I started announcing another fight, and the first name that came to mind was Sir Thomas, a guy whom I do a lot of shtick with in the festival. I said how he was next on the list, but no one wanted to see that…at which point he started protesting. I turn around, and he’s holding up a crutch (which belonged to an injured actor) and saying that he’ll fight with it. So I decided that if he wanted to fight with a crutch, he could fight with a crutch. Brought him out, and told him to select an audience member to battle with his crutch.

Sir Thomas was a little surprised by this…he figured that I was stalling for time, but didn’t realize I’d take it this far. Problem was that the other character still hadn’t realized where we were in the tournament.

Anyway, I was planning to pull a kid out of the audience and give him one of our knights as a coach to take on Sir Thomas. But then I turn around and see that someone had already been shoved into the ring…a former cast member whom we knew well. So I figured, what the heck, let’s have some fun. And sent Sir Thomas in to fight our friend with a crutch.

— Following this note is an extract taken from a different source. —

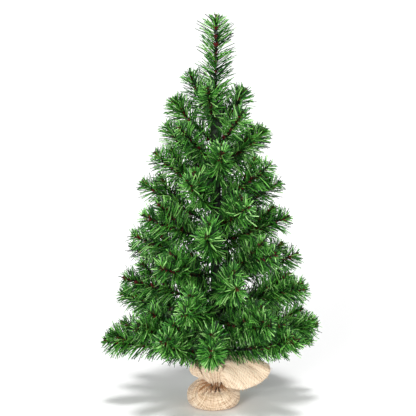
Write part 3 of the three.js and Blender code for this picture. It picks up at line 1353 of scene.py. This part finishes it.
@dataclass
class Studio:
    """A plain pale floor, soft light and the camera."""

    target: Vector = Vector((-12 * MM, 0, 0.3152))
    elevation: float = math.radians(12)
    distance: float = 2.6
    view_height: float = 0.6365
    floor_radius: float = 40
    glow: float = 0.41

    def aim(self, name: str, data: bpy.types.ID, back: Vector, distance: float = 1) -> bpy.types.Object:
        """Add a camera or a light that looks at the target.

        Args:
            name: Its name.
            data: The camera or the light.
            back: Which way it is from the target.
            distance: How many times that vector's length it is away.

        Returns:
            The object.
        """
        made = bpy.data.objects.new(name, data)
        made.location = self.target + back * distance
        made.rotation_euler = (-back).to_track_quat("-Z", "Y").to_euler()
        bpy.context.scene.collection.objects.link(made)
        return made

    def camera(self) -> None:
        """Set the camera in front of the tree, slightly above it."""
        data = bpy.data.cameras.new("view")
        data.lens = data.sensor_width * self.distance / self.view_height
        data.clip_end = 20
        back = Vector((0, -math.cos(self.elevation), math.sin(self.elevation)))
        bpy.context.scene.camera = self.aim("view", data, back, self.distance)

    def floor(self) -> None:
        """Lay a wide floor just under the tree."""
        bm = bmesh.new()
        bmesh.ops.create_circle(bm, cap_ends=True, segments=64, radius=self.floor_radius)
        mesh = made_mesh("floor", bm)
        floor = bpy.data.objects.new("floor", mesh)
        nodes = Nodes("pale_floor")
        nodes.surface(Base_Color=(0.93, 0.93, 0.93, 1), Roughness=0.8)
        mesh.materials.append(nodes.material)
        bpy.context.scene.collection.objects.link(floor)

    def hang(self, lamp: Lamp) -> None:
        """Hang a light.

        Args:
            lamp: Which light.
        """
        data = bpy.data.lights.new(lamp.name, "SUN")
        data.angle = math.radians(lamp.spread)
        data.energy = lamp.power
        self.aim(lamp.name, data, Vector(lamp.towards))

    def build(self) -> None:
        """Make the camera, the floor, the lights and the surrounding glow."""
        self.camera()
        self.floor()
        for lamp in LAMPS:
            self.hang(lamp)
        world = bpy.data.worlds.new("studio")
        world.use_nodes = True
        background = world.node_tree.nodes["Background"]
        background.inputs["Color"].default_value = (1, 1, 1, 1)
        background.inputs["Strength"].default_value = self.glow
        bpy.context.scene.world = world
        bpy.context.scene.view_settings.view_transform = "Standard"


def main() -> None:
    """Build the studio, then the tree from the frame."""
    logging.basicConfig(level=logging.INFO)
    Studio().build()
    Trunk().build()
    finish_node("cement_weight", CEMENT.material())
    finish_node("casting_cup", CUP_PLASTIC.material())
    NeckTie().build()
    BurlapBase().build()
    box = StrandBox()
    for joint in frame["joints"]:
        if joint["child"].startswith("branch_"):
            hinge = Vector(joint["pos_m"])
            outwards = Vector((hinge.x, hinge.y, 0)).normalized()
            number = int(joint["child"].split("_")[1])
            Branch(number, hinge, outwards, box).build()
    Leader(box).build()
    box.clear()
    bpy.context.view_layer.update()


if __name__ == "__main__":
    main()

It was friggin’ hilarious. They flipped each other around a few times and fought with the crutch, and then Sir Thomas yielded. As we were celebrating his opponent’s victory, the actor who had missed his cue strided in to the ring and we were back on track.

That was, to say the least, the most unexpected portion of our day. And that’s what I love about Robin in the Hood and my role in it…the sheer unpredictability. I love being in the moment and having seconds to come up with a way to get things going the way they need to. I suppose that’s why I love doing the set construction as well…here’s a problem, and here’s what I’m going to do to fix it so that we can move on.

Like I said, the rain held out until the festival ended. We closed off, and just as we started to take everything down, the rain began. It was slight enough at the beginning that we were able to safely break down the castle, and as we were loading the truck it really started coming down. So by the end of the day, we were all drenched. Sometime around 8pm, I realized that I hadn’t actually eaten anything substantial since dinner the day before…around 4:30pm. And yet, I wasn’t really that hungry. I guess I was running on all of the adrenaline…and it was becoming apparent that the fuel tank was low.

I got on the road shortly after 9pm, and went straight home to relax and sleep in. Unfortunately, after waking at 3am and 6am, I was only able to sleep in till 9am. So I was still really tired on Sunday. I cleaned my tools and stuff and got that out of the way, though, so at least I was productive. Then it was back up to the school for a post-show barbecue…followed by a bit more work. We had borrowed about 40 bales of hay from a local farm, and had to return them. So four of us did that after the party, and then we went our separate ways.

Yeesh. That’s a lot of work for four days. No wonder that I’m still exhausted. But hopefully I’ll get a good night’s sleep and be back up to full speed tomorrow. Cuz there’s a lot that I have to do this week, now that the festival’s done for another year.

I’m already looking forward to next year.



  1. The farm boy part of my is betting that they were bales of straw, not hay.

  2. Where’s that picture of you in your herald uniform? I remember you looking unspeakably snappy that day!